Using the best materials in the best ways

6 08 2010

The natural fibers used in O Ecotextiles  fabrics are the best in their class: the linen, hemp, wool and cotton are the finest  fiber materials available, and they are processed in  labor intensive, time consuming ways (for instance, the hemp is field retted rather than chemically retted. Chemical retting weakens the fibers as well as contributes to our environmental burden, but its much quicker.)  Natural fibers such as these have always been considered a luxurious choice:  Pima cotton has always been a more luxurious alternative than a synthetic fabric and people have been willing to pay for the characteristics inherent in natural fibers.

The production of high quality natural fibers is as much art as science; at O Ecotextiles we use the best materials in the best ways.

An example of  using the best materials in the best ways is that of Danish master craftsman Hans Wegner, who believed that a chair should be made to last.     His iconic 1949 creation—called the Round Chair or, simply, the Chair—may be the ultimate expression of that philosophy. The clean wood design is stripped to its bare essentials, a sculptural semicircle resting on four tapered legs with a cane or leather seat suspended between them.   The company uses only wood that is about to topple.  “The arms are made from blocks of solid wood.  They’re not bent in any way. That would have been a way to save wood, but you lose something important too.”  A zigzag joint connects the arms with the back. The surface is usually left unvarnished but finished with soap flakes, which makes it easier to maintain and helps it acquire a patina. “With soap, even if there’s a scratch, the wood will rise again”  The use of soap is an aesthetic decision that contributes to the object’s longevity.

This is not an IKEA-style factory, stamping out thousands of products daily. Each unit of the Chair is worked on by at least five craftsmen and takes nearly 12 hours to complete. Only about 200 to 300 are finished per year;  in 58 years a total of 20,000 pieces have been made. The process is a mix of sustainable practices and uncompromising technique.   The chair costs $4,000.

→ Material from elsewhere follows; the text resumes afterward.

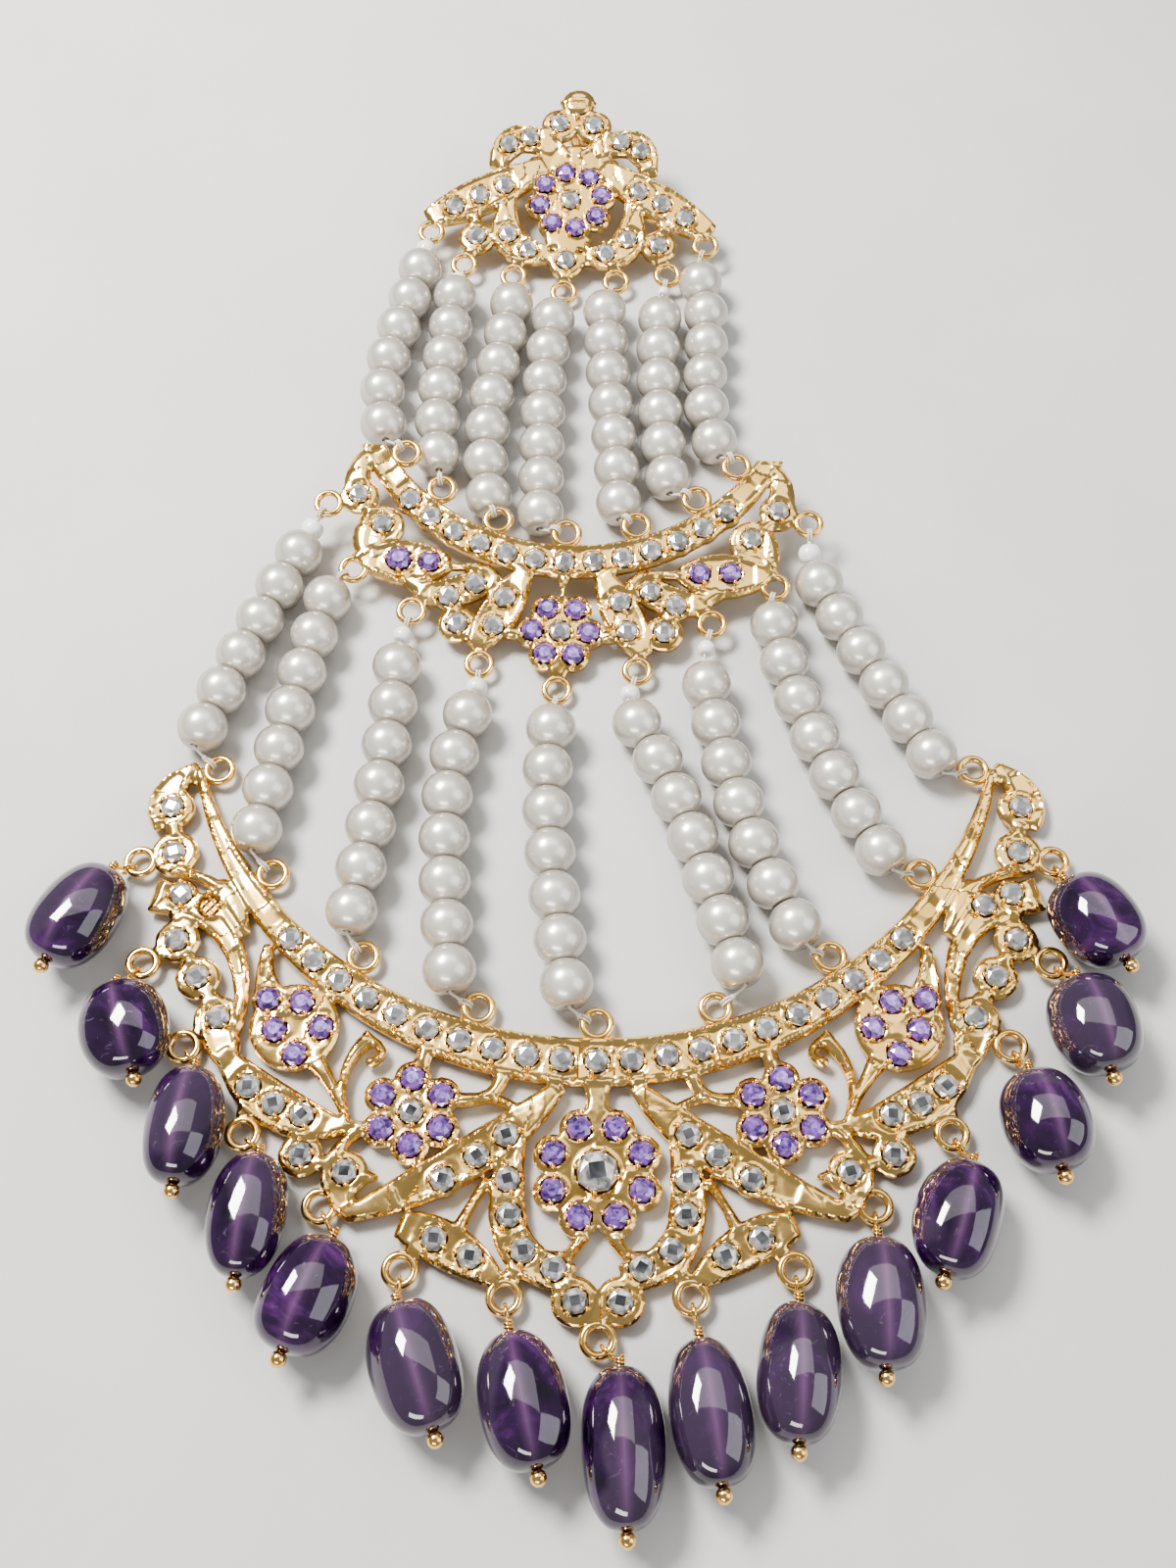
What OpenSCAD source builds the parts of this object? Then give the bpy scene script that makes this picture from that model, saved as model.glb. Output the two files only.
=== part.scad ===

With his love of natural materials and his deep understanding of the need for furniture to be functional as well as beautiful, Hans J. Wegner (1914–) made mid-century Danish design popular on an international scale. He began his career as a cabinetmaker in 1931 and subsequently entered the Copenhagen School of Arts & Crafts. After receiving his architectural degree in 1938, he worked as a designer in Arne Jacobsen and Erik Møller’s architectural office before establishing his own office in 1943.

With more than 500 different chair designs Wegner is the most prolific Danish designer to date. His international breakthrough and greatest sales success came in 1949 when he designed the Round chair. The American magazine Interiors featured the chair on the cover and referred to it as “the world’s most beautiful chair”. The chair rose to stardom when used in the televised presidential debates between Nixon and Kennedy in 1960 and has since been known simply as “The Chair”.

The real beauty of Wegner’s genius must be seen in context with his collaboration with master cabinetmaker Johannes Hansen. The attitude with which Johannes Hansen accepted the young designer’s ideas was the perfect combination between designer and craftsman. Their collaboration went on for many years, and they presented their work at the Cabinetmaker’s show every year from 1941–1966.

Wegner’s design went on to win worldwide recognition through the 1950’s and 1960’s and his furniture, in particular his chairs, are to be found in the permanent collections of the world’s most prestigious museums.

The Chair’s elegant simplicity is a breath of fresh air in our complicated lives.